At its core, addiction of any sort is about making some behavior - any behavior, and sometimes not even a demonstrably destructive behavior—the centerpiece of one's life, and doing that to the point where the choice interferes with what might be defined as typical social functioning. The question we must ask in this is whether there is a place to stand where sobriety itself does not become another form of addiction.
Is addiction a disease? Is addiction a behavior? Is addictive behavior a symptom of a more subtle and underlying obsessive-compulsive system? Does addiction even exist? Is addiction treatable? Is there such a thing as true recovery, or is there only "recovering"? What came first, the chicken or the egg, and what, by the way, is the nature of God? It's all pretty much the same thing—everyone has an opinion, everyone has a position, and there are no hard and fast answers.
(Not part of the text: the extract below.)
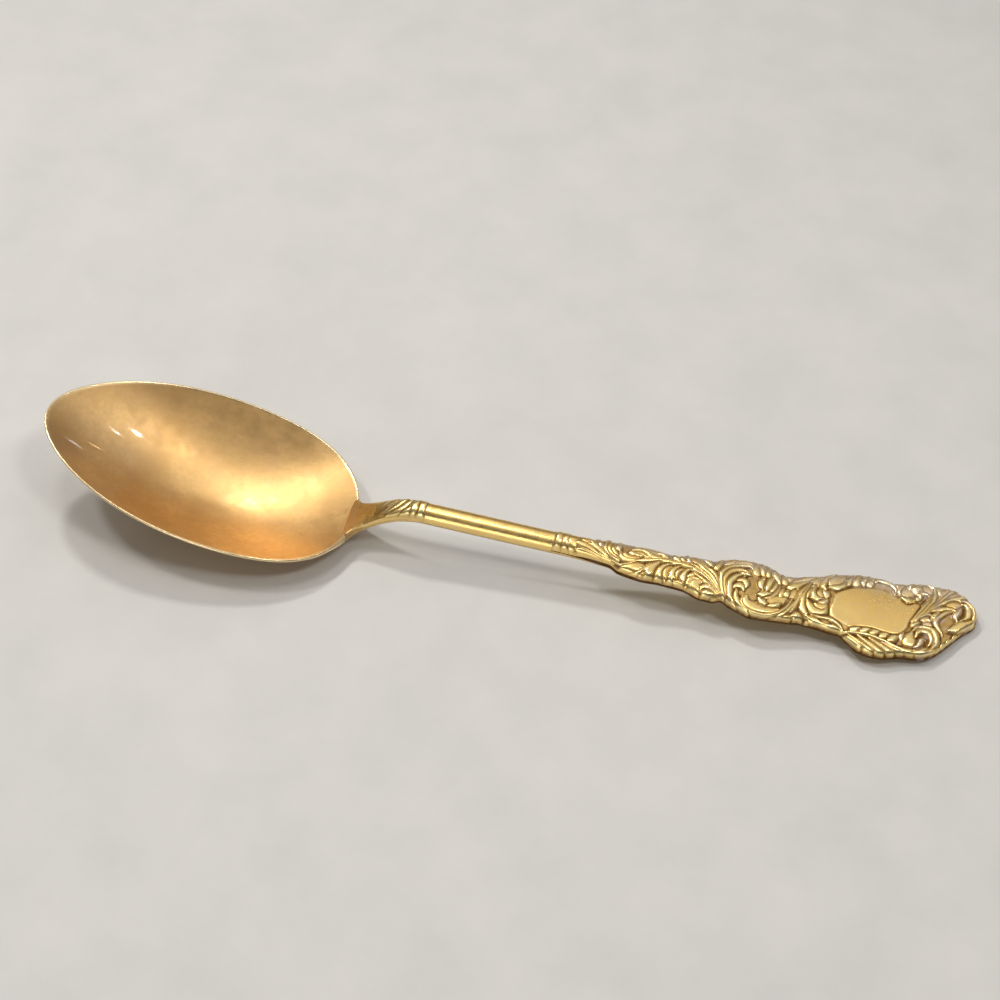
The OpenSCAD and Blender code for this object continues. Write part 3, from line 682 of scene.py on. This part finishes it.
def frond_ridges():
    """The small leaf under the oval: a fine rib, with short leaflets over it, and under it longer ones that
    start at the outline. Each leaflet is given by where it starts and ends along the spoon."""
    above = ((129.3, 131), (130.8, 132.5), (132.3, 134), (133.8, 135.4), (135.2, 136.7))
    below = ((128.3, 131.3), (129.3, 133), (130.7, 134.6), (132.4, 136.2), (134.3, 137.8), (136.2, 139.3))
    rib = np.array([(128, -3.2), (131.6, -2.6), (134.6, -2.95), (137.6, -3.4), (140, -3.2)])
    over_gap = 0.25
    under_gap = 0.35
    tip_y = -1.3
    arch_share = 0.75
    sag = 0.3
    sag_share = 0.6
    ridges = [leaf(1, 0.24, (128, -3.2), (129, -2.95), (130.2, -2.75), (131.6, -2.6), (133, -2.65),
                   (134.6, -2.95), (136.2, -3.3), (137.6, -3.4), (139, -3.2), (140.2, -2.8))]
    for start, end in above:
        foot = np.interp(start, rib[:, 0], rib[:, 1]) + over_gap
        ridges.append(leaf(0.9, 0.36, (start, foot), ((start + end) / 2, foot * arch_share), (end, tip_y)))
    for start, end in below:
        foot = np.interp(start, rib[:, 0], rib[:, 1]) - under_gap
        edge = float(edges_y(end)[1]) + under_gap
        middle = ((start + end) / 2 + sag, foot * (1 - sag_share) + edge * sag_share)
        ridges.append(tail(0.9, 0.42, (end, edge), middle, (start, foot)))
    return ridges


def scallop_ridges():
    """A row of small scallops that follow each other round the lower corner of the end."""
    ends = ((146.8, 3.1), (145.9, 2), (145, 0.9), (144.15, -0.2), (143.4, -1.3), (142.6, -2.3), (141.6, -2.9))
    bulge = 0.28
    ridges = []
    for (s, y), (next_s, next_y) in zip(ends[:-1], ends[1:]):
        middle = ((s + next_s) / 2 + bulge * (y - next_y), (y + next_y) / 2 - bulge * (s - next_s))
        ridges.append(leaf(1, 0.5, (s, y), middle, (next_s, next_y)))
    return ridges


def follow(one, s, y, reach):
    """The grid points within reach of a ridge, how far they are from its path, and its half width there.
    The distance is measured square to the path at the nearest of its points, and round its two ends."""
    path = one["path"]
    low = path.min(axis=0) - reach
    high = path.max(axis=0) + reach
    where = np.nonzero((s > low[0]) & (s < high[0]) & (y > low[1]) & (y < high[1]))
    dx = s[where][:, None] - path[None, :, 0]
    dy = y[where][:, None] - path[None, :, 1]
    nearest = np.argmin(dx * dx + dy * dy, axis=1)
    rows = np.arange(len(nearest))
    tangent = np.gradient(path, axis=0)
    step = np.hypot(tangent[:, 0], tangent[:, 1])
    tx, ty = tangent[nearest, 0] / step[nearest], tangent[nearest, 1] / step[nearest]
    dx, dy = dx[rows, nearest], dy[rows, nearest]
    forward = dx * tx + dy * ty
    past = ((nearest == 0) & (forward < 0)) | ((nearest == len(path) - 1) & (forward > 0))
    away = np.where(past, np.hypot(dx, dy), np.abs(dx * ty - dy * tx))
    along = np.clip((nearest + np.where(past, 0, forward / step[nearest])) / (len(path) - 1), 0, 1)
    return where, away, smooth_look_up(one["taper"], along)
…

One thing is clear. This thing that we label addiction interferes with our ability to function effectively in the world and within ourselves. It is an obstacle, and, for us to have a clear path on our journey - both inward and outward—we must clear away the obstacles; something that, in the case of addiction, intends sobriety. But what, as one of my patients asked me this past week, if that sobriety breeds fear - fear of one's addiction? Do we, in our sobriety, then choose to live in fear?
The question brought me back to the conundrum that we have posited before - how do you let go of the ego without grasping at letting go of the ego? In this case, how do you let go of your addiction without grasping at letting go of your addiction? More to the point, how do you live in your sobriety without grasping at your sobriety?
Grasping is attachment and attachment is fear—in this case, fear of loss—and living in fear for the sake of your own peace of mind is no peace of mind at all. Oh, ma-a-a-an (rising inflection) - this is the stuff that keeps me up at night.
I am going to take a position on addiction for the sake of this conversation. That position is not intended to engender debate, as that debate is endless.
My personal belief is that addiction is an obsessive-compulsive system, and that the behavior associated with that system (drinking, drugging, gambling, spending, sex, etc.) is a symptom of that underlying system. The manifest symptom is prompted by underlying vulnerabilities that are unique to each individual, so the symptomology of addiction is typically tied to the individual personality matrix of the addict.
If we take this position,—holding space for the possibility that alcoholism may be a disease with organic antecedents—letting go of our fear of confronting the emotions, situations and feelings that lead us to our avoidance and prompt our addictive behavior leads us then to sobriety. If, however, we build our investment in sobriety around our fear of addiction, rather than a genuine intention to set aside our avoidance and confront our deeper condition, what and where does it really get us? Not much and nowhere, except, for all intents and purposes, providing us with another centerpiece. No digging in the dirt, just a prettier garden. Not a bad start, but only a start - no finish.
Addictive behavior is a survival mechanism prompted by fear, shielding us from confronting our deeper demons by providing us with a superficial demon. Sobriety is also a survival mechanism, providing us with a vehicle for setting aside that superficial demon, also prompted by fear - a fear of our demon. Maintaining our sobriety can easily become our new demon - a demon disguised as an angel - and thus itself be an obstacle to getting to heart of the matter, the engine of our addiction.
Buddha said, "All things in moderation—take the Middle Way." My friend Alfred is an alcoholic and has been sober for 41 years. He is also a professional bartender - something he calls his "13th Step". He says that this reminds him why he doesn't drink, and is also quick to point out that, for him, sobriety is not about being a sober alcoholic, but, rather, about simply not drinking. This is a brilliant snapshot of the conscious work that can be brought to bear around addiction, sobriety and integral living.
Exploring how to make your sobriety part and parcel of your life without making it the overarching imperative - your new demon -- is key to advancing your full potential and finding balance in your life. And, apparently, Buddha whips up a helluvan Appletini at the country club in Westport.